§ **Source material**:
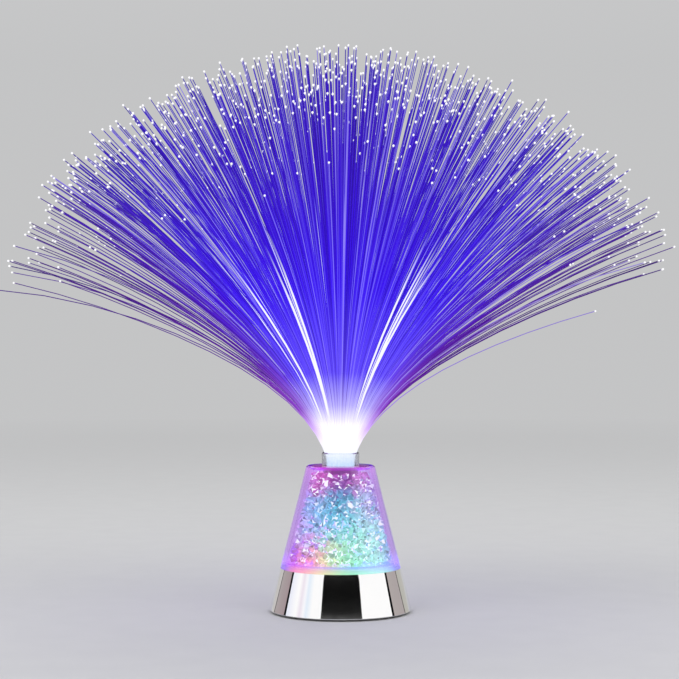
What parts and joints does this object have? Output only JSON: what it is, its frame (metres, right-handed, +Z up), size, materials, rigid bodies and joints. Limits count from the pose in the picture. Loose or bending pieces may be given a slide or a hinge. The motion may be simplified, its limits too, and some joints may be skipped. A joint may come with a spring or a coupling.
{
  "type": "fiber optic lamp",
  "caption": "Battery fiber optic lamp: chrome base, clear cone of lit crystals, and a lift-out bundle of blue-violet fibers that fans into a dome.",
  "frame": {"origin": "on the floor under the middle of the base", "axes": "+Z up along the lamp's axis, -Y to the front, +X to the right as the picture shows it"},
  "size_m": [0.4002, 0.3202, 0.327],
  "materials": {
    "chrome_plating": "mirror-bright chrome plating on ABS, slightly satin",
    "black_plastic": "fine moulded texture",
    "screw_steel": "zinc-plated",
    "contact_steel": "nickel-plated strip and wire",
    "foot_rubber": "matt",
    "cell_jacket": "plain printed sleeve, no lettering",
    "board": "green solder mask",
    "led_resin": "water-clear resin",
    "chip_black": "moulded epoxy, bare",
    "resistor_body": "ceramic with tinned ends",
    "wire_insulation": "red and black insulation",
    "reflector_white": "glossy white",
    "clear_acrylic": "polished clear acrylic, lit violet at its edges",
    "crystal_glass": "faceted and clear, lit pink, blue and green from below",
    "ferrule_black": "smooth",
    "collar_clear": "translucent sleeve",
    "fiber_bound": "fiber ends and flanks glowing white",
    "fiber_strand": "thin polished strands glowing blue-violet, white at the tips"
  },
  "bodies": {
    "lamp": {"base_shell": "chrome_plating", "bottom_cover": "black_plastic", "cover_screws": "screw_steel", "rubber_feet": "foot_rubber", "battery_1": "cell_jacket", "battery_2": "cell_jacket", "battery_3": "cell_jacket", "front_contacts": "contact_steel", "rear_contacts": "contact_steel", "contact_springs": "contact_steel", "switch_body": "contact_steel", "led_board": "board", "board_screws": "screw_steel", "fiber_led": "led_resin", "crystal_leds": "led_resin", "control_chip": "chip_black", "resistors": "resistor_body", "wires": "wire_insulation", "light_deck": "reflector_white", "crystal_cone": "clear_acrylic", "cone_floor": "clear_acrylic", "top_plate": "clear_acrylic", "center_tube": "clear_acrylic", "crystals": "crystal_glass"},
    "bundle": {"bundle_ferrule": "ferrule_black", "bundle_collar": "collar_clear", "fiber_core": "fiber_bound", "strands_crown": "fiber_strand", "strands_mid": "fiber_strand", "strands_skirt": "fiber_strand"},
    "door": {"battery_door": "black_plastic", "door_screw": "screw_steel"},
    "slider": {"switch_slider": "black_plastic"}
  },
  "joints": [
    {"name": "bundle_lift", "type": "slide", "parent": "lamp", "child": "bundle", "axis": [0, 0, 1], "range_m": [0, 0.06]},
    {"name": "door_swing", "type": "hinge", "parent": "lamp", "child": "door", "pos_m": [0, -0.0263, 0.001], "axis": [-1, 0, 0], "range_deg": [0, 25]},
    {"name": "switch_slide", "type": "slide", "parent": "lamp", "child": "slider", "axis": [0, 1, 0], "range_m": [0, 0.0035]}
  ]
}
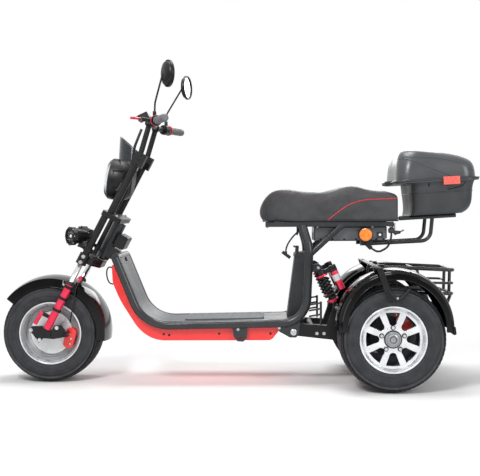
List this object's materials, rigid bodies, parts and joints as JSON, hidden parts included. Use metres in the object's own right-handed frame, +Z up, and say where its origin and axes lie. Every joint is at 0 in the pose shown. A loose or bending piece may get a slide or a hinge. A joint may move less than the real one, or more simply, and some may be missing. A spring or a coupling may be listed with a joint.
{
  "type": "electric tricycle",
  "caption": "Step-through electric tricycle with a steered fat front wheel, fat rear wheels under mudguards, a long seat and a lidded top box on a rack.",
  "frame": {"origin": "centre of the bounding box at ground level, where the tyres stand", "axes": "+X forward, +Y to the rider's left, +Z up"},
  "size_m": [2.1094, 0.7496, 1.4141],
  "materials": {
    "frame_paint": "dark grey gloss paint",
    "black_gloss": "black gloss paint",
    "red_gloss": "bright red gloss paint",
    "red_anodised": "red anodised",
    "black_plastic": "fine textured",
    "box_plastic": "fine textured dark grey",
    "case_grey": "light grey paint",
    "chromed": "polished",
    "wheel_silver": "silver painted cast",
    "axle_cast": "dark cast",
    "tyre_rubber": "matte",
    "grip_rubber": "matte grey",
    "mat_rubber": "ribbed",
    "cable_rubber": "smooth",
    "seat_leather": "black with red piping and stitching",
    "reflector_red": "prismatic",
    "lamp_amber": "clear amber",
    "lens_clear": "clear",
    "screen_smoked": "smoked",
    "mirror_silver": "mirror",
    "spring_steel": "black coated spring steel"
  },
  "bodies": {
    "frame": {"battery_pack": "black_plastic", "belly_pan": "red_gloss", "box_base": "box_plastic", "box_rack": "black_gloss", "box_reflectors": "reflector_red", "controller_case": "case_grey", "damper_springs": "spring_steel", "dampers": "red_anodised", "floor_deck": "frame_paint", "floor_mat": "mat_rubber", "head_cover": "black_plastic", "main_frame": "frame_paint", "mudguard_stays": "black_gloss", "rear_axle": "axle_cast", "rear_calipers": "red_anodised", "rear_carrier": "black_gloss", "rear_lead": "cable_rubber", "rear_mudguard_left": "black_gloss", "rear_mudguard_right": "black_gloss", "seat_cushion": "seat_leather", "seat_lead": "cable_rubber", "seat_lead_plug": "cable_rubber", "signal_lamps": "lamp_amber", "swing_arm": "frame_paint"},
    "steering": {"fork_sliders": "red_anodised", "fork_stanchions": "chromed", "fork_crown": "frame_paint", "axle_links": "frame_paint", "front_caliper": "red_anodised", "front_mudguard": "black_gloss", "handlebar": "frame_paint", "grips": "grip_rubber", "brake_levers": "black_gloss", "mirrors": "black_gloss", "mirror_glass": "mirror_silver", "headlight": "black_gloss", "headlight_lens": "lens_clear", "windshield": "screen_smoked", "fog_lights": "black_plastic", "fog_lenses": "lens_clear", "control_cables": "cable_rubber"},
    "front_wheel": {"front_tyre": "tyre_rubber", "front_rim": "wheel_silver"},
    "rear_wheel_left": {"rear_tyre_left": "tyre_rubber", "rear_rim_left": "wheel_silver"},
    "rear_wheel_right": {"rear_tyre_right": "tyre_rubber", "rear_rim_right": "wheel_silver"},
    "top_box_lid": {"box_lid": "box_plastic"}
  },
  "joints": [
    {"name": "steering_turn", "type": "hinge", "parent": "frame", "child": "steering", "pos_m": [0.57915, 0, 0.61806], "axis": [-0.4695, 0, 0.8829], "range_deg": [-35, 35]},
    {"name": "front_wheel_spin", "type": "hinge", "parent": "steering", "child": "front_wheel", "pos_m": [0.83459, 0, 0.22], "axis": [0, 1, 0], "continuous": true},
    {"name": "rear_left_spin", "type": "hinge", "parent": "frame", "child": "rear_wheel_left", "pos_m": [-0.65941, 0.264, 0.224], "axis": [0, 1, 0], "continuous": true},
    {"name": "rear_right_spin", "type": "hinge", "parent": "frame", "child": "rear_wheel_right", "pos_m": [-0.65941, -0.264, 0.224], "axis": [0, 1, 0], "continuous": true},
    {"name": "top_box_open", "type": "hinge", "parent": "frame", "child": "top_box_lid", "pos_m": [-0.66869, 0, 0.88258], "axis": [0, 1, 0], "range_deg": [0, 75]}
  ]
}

§ **Exercise brief**: Write each line above out exactly.

§ **Expected answer**:
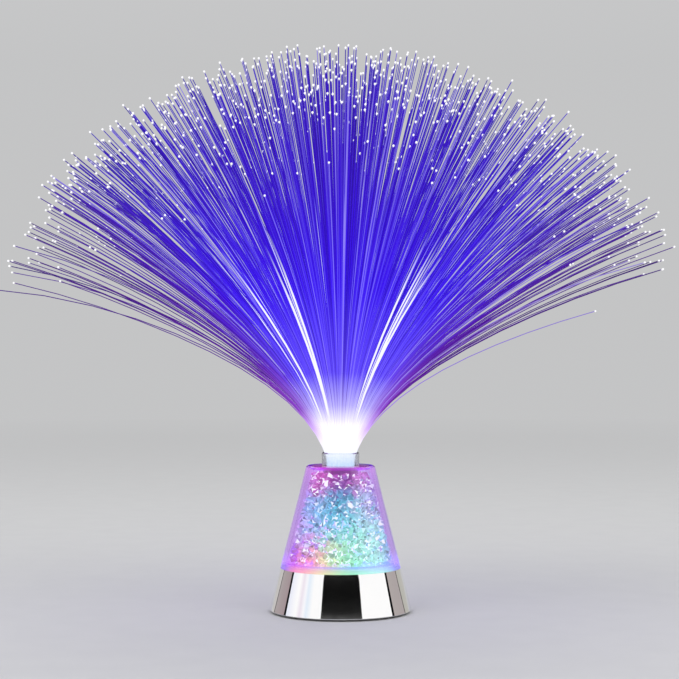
What parts and joints does this object have? Output only JSON: what it is, its frame (metres, right-handed, +Z up), size, materials, rigid bodies and joints. Limits count from the pose in the picture. Loose or bending pieces may be given a slide or a hinge. The motion may be simplified, its limits too, and some joints may be skipped. A joint may come with a spring or a coupling.
{
  "type": "fiber optic lamp",
  "caption": "Battery fiber optic lamp: chrome base, clear cone of lit crystals, and a lift-out bundle of blue-violet fibers that fans into a dome.",
  "frame": {"origin": "on the floor under the middle of the base", "axes": "+Z up along the lamp's axis, -Y to the front, +X to the right as the picture shows it"},
  "size_m": [0.4002, 0.3202, 0.327],
  "materials": {
    "chrome_plating": "mirror-bright chrome plating on ABS, slightly satin",
    "black_plastic": "fine moulded texture",
    "screw_steel": "zinc-plated",
    "contact_steel": "nickel-plated strip and wire",
    "foot_rubber": "matt",
    "cell_jacket": "plain printed sleeve, no lettering",
    "board": "green solder mask",
    "led_resin": "water-clear resin",
    "chip_black": "moulded epoxy, bare",
    "resistor_body": "ceramic with tinned ends",
    "wire_insulation": "red and black insulation",
    "reflector_white": "glossy white",
    "clear_acrylic": "polished clear acrylic, lit violet at its edges",
    "crystal_glass": "faceted and clear, lit pink, blue and green from below",
    "ferrule_black": "smooth",
    "collar_clear": "translucent sleeve",
    "fiber_bound": "fiber ends and flanks glowing white",
    "fiber_strand": "thin polished strands glowing blue-violet, white at the tips"
  },
  "bodies": {
    "lamp": {"base_shell": "chrome_plating", "bottom_cover": "black_plastic", "cover_screws": "screw_steel", "rubber_feet": "foot_rubber", "battery_1": "cell_jacket", "battery_2": "cell_jacket", "battery_3": "cell_jacket", "front_contacts": "contact_steel", "rear_contacts": "contact_steel", "contact_springs": "contact_steel", "switch_body": "contact_steel", "led_board": "board", "board_screws": "screw_steel", "fiber_led": "led_resin", "crystal_leds": "led_resin", "control_chip": "chip_black", "resistors": "resistor_body", "wires": "wire_insulation", "light_deck": "reflector_white", "crystal_cone": "clear_acrylic", "cone_floor": "clear_acrylic", "top_plate": "clear_acrylic", "center_tube": "clear_acrylic", "crystals": "crystal_glass"},
    "bundle": {"bundle_ferrule": "ferrule_black", "bundle_collar": "collar_clear", "fiber_core": "fiber_bound", "strands_crown": "fiber_strand", "strands_mid": "fiber_strand", "strands_skirt": "fiber_strand"},
    "door": {"battery_door": "black_plastic", "door_screw": "screw_steel"},
    "slider": {"switch_slider": "black_plastic"}
  },
  "joints": [
    {"name": "bundle_lift", "type": "slide", "parent": "lamp", "child": "bundle", "axis": [0, 0, 1], "range_m": [0, 0.06]},
    {"name": "door_swing", "type": "hinge", "parent": "lamp", "child": "door", "pos_m": [0, -0.0263, 0.001], "axis": [-1, 0, 0], "range_deg": [0, 25]},
    {"name": "switch_slide", "type": "slide", "parent": "lamp", "child": "slider", "axis": [0, 1, 0], "range_m": [0, 0.0035]}
  ]
}
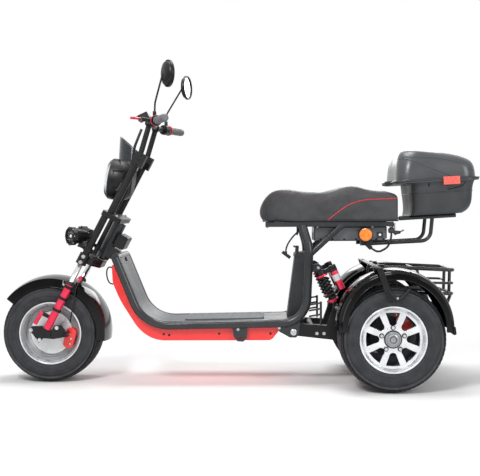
List this object's materials, rigid bodies, parts and joints as JSON, hidden parts included. Use metres in the object's own right-handed frame, +Z up, and say where its origin and axes lie. Every joint is at 0 in the pose shown. A loose or bending piece may get a slide or a hinge. A joint may move less than the real one, or more simply, and some may be missing. A spring or a coupling may be listed with a joint.
{
  "type": "electric tricycle",
  "caption": "Step-through electric tricycle with a steered fat front wheel, fat rear wheels under mudguards, a long seat and a lidded top box on a rack.",
  "frame": {"origin": "centre of the bounding box at ground level, where the tyres stand", "axes": "+X forward, +Y to the rider's left, +Z up"},
  "size_m": [2.1094, 0.7496, 1.4141],
  "materials": {
    "frame_paint": "dark grey gloss paint",
    "black_gloss": "black gloss paint",
    "red_gloss": "bright red gloss paint",
    "red_anodised": "red anodised",
    "black_plastic": "fine textured",
    "box_plastic": "fine textured dark grey",
    "case_grey": "light grey paint",
    "chromed": "polished",
    "wheel_silver": "silver painted cast",
    "axle_cast": "dark cast",
    "tyre_rubber": "matte",
    "grip_rubber": "matte grey",
    "mat_rubber": "ribbed",
    "cable_rubber": "smooth",
    "seat_leather": "black with red piping and stitching",
    "reflector_red": "prismatic",
    "lamp_amber": "clear amber",
    "lens_clear": "clear",
    "screen_smoked": "smoked",
    "mirror_silver": "mirror",
    "spring_steel": "black coated spring steel"
  },
  "bodies": {
    "frame": {"battery_pack": "black_plastic", "belly_pan": "red_gloss", "box_base": "box_plastic", "box_rack": "black_gloss", "box_reflectors": "reflector_red", "controller_case": "case_grey", "damper_springs": "spring_steel", "dampers": "red_anodised", "floor_deck": "frame_paint", "floor_mat": "mat_rubber", "head_cover": "black_plastic", "main_frame": "frame_paint", "mudguard_stays": "black_gloss", "rear_axle": "axle_cast", "rear_calipers": "red_anodised", "rear_carrier": "black_gloss", "rear_lead": "cable_rubber", "rear_mudguard_left": "black_gloss", "rear_mudguard_right": "black_gloss", "seat_cushion": "seat_leather", "seat_lead": "cable_rubber", "seat_lead_plug": "cable_rubber", "signal_lamps": "lamp_amber", "swing_arm": "frame_paint"},
    "steering": {"fork_sliders": "red_anodised", "fork_stanchions": "chromed", "fork_crown": "frame_paint", "axle_links": "frame_paint", "front_caliper": "red_anodised", "front_mudguard": "black_gloss", "handlebar": "frame_paint", "grips": "grip_rubber", "brake_levers": "black_gloss", "mirrors": "black_gloss", "mirror_glass": "mirror_silver", "headlight": "black_gloss", "headlight_lens": "lens_clear", "windshield": "screen_smoked", "fog_lights": "black_plastic", "fog_lenses": "lens_clear", "control_cables": "cable_rubber"},
    "front_wheel": {"front_tyre": "tyre_rubber", "front_rim": "wheel_silver"},
    "rear_wheel_left": {"rear_tyre_left": "tyre_rubber", "rear_rim_left": "wheel_silver"},
    "rear_wheel_right": {"rear_tyre_right": "tyre_rubber", "rear_rim_right": "wheel_silver"},
    "top_box_lid": {"box_lid": "box_plastic"}
  },
  "joints": [
    {"name": "steering_turn", "type": "hinge", "parent": "frame", "child": "steering", "pos_m": [0.57915, 0, 0.61806], "axis": [-0.4695, 0, 0.8829], "range_deg": [-35, 35]},
    {"name": "front_wheel_spin", "type": "hinge", "parent": "steering", "child": "front_wheel", "pos_m": [0.83459, 0, 0.22], "axis": [0, 1, 0], "continuous": true},
    {"name": "rear_left_spin", "type": "hinge", "parent": "frame", "child": "rear_wheel_left", "pos_m": [-0.65941, 0.264, 0.224], "axis": [0, 1, 0], "continuous": true},
    {"name": "rear_right_spin", "type": "hinge", "parent": "frame", "child": "rear_wheel_right", "pos_m": [-0.65941, -0.264, 0.224], "axis": [0, 1, 0], "continuous": true},
    {"name": "top_box_open", "type": "hinge", "parent": "frame", "child": "top_box_lid", "pos_m": [-0.66869, 0, 0.88258], "axis": [0, 1, 0], "range_deg": [0, 75]}
  ]
}